Per-Title Encoding

In 2016, Netflix introduced the concept of per-title-encoding. In a very interesting blog post and a detailed paper, Netflix described their findings and how the results can be interpreted. In this blog post, I would like to describe my understanding of per-title encoding and how to reproduce the results of Netflix using ffmpeg.

What is per-title encoding?

Per-title encoding is based on the fact that different types of video content require different bitrates and encoding settings to achieve a certain quality. Compared to classic approaches, in which the same, predefined encoding ladder is applied for all types of content, per-title encoding has the potential to significantly decrease the storage and delivery costs of video streams. Easy-to-encode videos can be delivered with much lower bitrates while improving the perceptual quality. In addition, movies or sport streams, which contain a lot of movement, are streamed with lower resolutions to avoid a bad quality of experience for the viewer.
To illustrate these findings, consider the figure below:

In this case, different movie trailers have been encoded with the same Constant Rate Factor (CRF) values. The chart shows the resulting PSNR and bitrate values at a resolution of 1080p. While some of the assets achieve a “good” PSNR value of 40-45 at bitrates of 1Mbit – 2Mbit, other input files require around 3Mbit – 6Mbit. Consequently, some of the movie trailers are easier to encode and less complex than others.

How to implement per-title encoding

So how can we actually determine the complexity of an asset and come up with individual encoding settings? For that purpose, Netflix more or less uses a brute force approach. Lets go through that step by step:

1. Perform multiple test encodes

To start off, we need to perform multiple test encodes. These test encodes will help us in determining the optimal bitrate/resolution pairs later. In my tests, I used 1080p videos as an input. Seven target resolutions with 12 different CRF values lead to a total of 84 test encodes.

Codec	Resolutions	CRF Values
H.264	1920×1080, 1280×720, 720×480,640×480, 512×384, 384×288,320×240	18, 19, 20, 22, 25, 27, 30, 35, 40, 45, 50, 55

The ffmpeg command for these types of encodes is pretty straight forward:

ffmpeg -i input.mp4 -y -vcodec libx264 -filter:v scale=w=1280:h=720 -crf 30 output.mp4

For each of the 84 different settings, we tell ffmpeg to encode in H.264 at our target CRF value and scale the output to our target resolution.

2. Determine the quality

Now that we have finished our 84 test encodes, we want analyze the output and determine its quality compared to our input video. For that purpose, we will use the peak-signal-to-noise-ratio (PSNR). At this point, some might argue that PSNR is not a good indicator for the perceived quality of a video. I agree on that, nevertheless, the following principles also apply for other metrics like SSIM or VMAF. The main benefit of PSNR is that the calculation is comparatively easy and does not take much time.
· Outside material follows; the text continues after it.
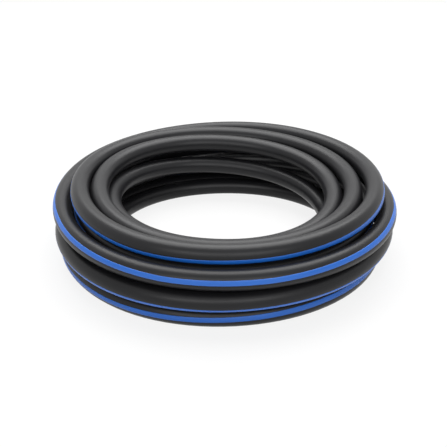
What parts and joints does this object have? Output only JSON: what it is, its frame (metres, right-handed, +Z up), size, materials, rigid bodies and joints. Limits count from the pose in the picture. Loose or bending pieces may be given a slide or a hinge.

2.1 Upscaling to the source resolution

By definition, PSNR and other quality metrics only work on videos having the same resolution. Since most of our output videos have a smaller resolution than our input, we have two options: either downscale our 1080p input video to the respective output resolutions, or upscale our outputs to 1080p.
Because almost all TV sets support resolutions of at least 1080p and Netflix is mainly consumed on such devices, upscaling our outputs is the way to go. Still, how can we upscale our videos without re-encoding them? The trick is to output raw files. That way, the content is not re-encoded but still upscaled. This leaves us with the following ffmpeg command:

ffmpeg -i output.mp4 -y -pix_fmt yuv420p -vsync 0 -s 1920x1080 -sws_flags lanczos output.y4m

In one of their latest blog posts, Netflix recommends using bicubic upsampling, which is also the ffmpeg default. If you want to do it that way, you would replace “lanczos” with “bicubic”.

2.2 PSNR calculation

Now that our input and output assets have the same resolution we can do the actual PSNR calculation:

ffmpeg -i output.y4m -i input.mp4 -y -filter_complex psnr -f null -

I would recommend to do step 2.1 and 2.2 sequentially for each of the outputs. As the name indicates, the raw files tend to become very large. Unless you have terabytes of space on your hard disk, you might end up in situations where you only have a few kilobytes left (trust me, I’ve been there).

3. Analyzing the results

At this point, we have the resulting PSNR and bitrate values for each of our 84 test encodes. So what do we do with that? A good idea is to continuously plot the values and see what happens:

The resulting bitrate/PSNR values for the different resolutions

This looks very promising and similar to the graphs we can see in the Netflix blog posts and paper. For now, ignore the convex hull description on the right. What we can observe is that lower resolutions outperform higher resolutions at low bitrates. For instance, at around 500Kbit/s the 480p and the 720p resolutions deliver better PSNR values than the 1080p resolution. Even though the content is upscaled on the playback device, the quality is still better.
Moreover, just like in the Netflix examples, the bitrate/PSNR curves start flattening out at some point. Hence, increasing the bitrate will not result in better quality.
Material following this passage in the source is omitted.